Another simple tool I use to enhance my training involves using something white. It can be a bucket, flag, or even a helper wearing a bright white shirt. I prefer the training partner dressed in white because it's easier for a duck dog to see than a five-gallon bucket in the distance, but make do with what you can.
Either way, try to place a visual marker when you're starting to establish long-distance retrieves. We often forget dogs use their eyes as much as their nose and ears when hunting, and their ability to see a visual marker where they have to make a long-distance retrieve encourages them to follow a straight line and make the retrieve.
This is a great way to complement your hand signals, because using signals alone can get confusing for a dog not used to long retrieves. The visual cue is a confidence builder at first, and a much appreciated addition during the early stages of stretching retriever abilities.
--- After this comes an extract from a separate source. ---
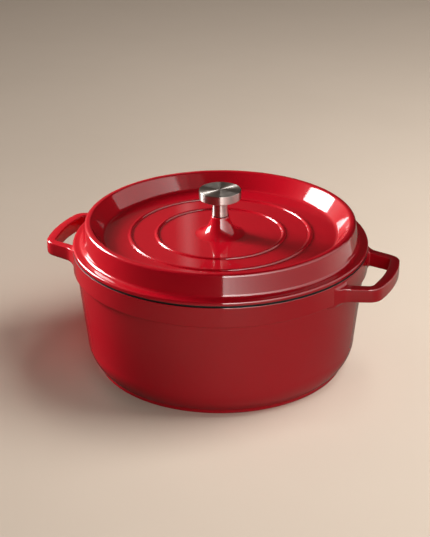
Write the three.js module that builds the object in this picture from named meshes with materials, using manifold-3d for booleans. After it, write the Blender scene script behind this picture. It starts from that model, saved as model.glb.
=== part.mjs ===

Also, think about the dummies used during various training sessions. Obviously, I've got a vested interest in training dummies of a certain kind (DeadFowl Trainer), but there is a reason I tinkered with the design so long ago.
A dummy that feels like a real bird and looks like a real bird will keep a dog's interest longer. It will also prepare him for the actual bird he is going to encounter while hunting. Since it's difficult to get live birds or even dead ones, a realistic dummy is the next best thing, especially if you add scent to it.
In that case, you've developed a trifecta of sensual cues from the visual, to the audio (gunfire), and the olfactory. All three are very important to a retriever's success, and anything you can foster in a dog to use the tools given him will go a long way toward developing a better sporting dog.
There are a variety of training tools, but in the interest of space, they can't all be listed. Several of the items covered here are what I use in day-to-day training sessions.
Whether you're starting out a seven-week-old pup, or keeping a seasoned veteran sharp, they will help your dog develop confidence and understanding in the ways of hunting and retrieving.
Each has it's place in your arsenal, and when used correctly, will pay dividends come fall.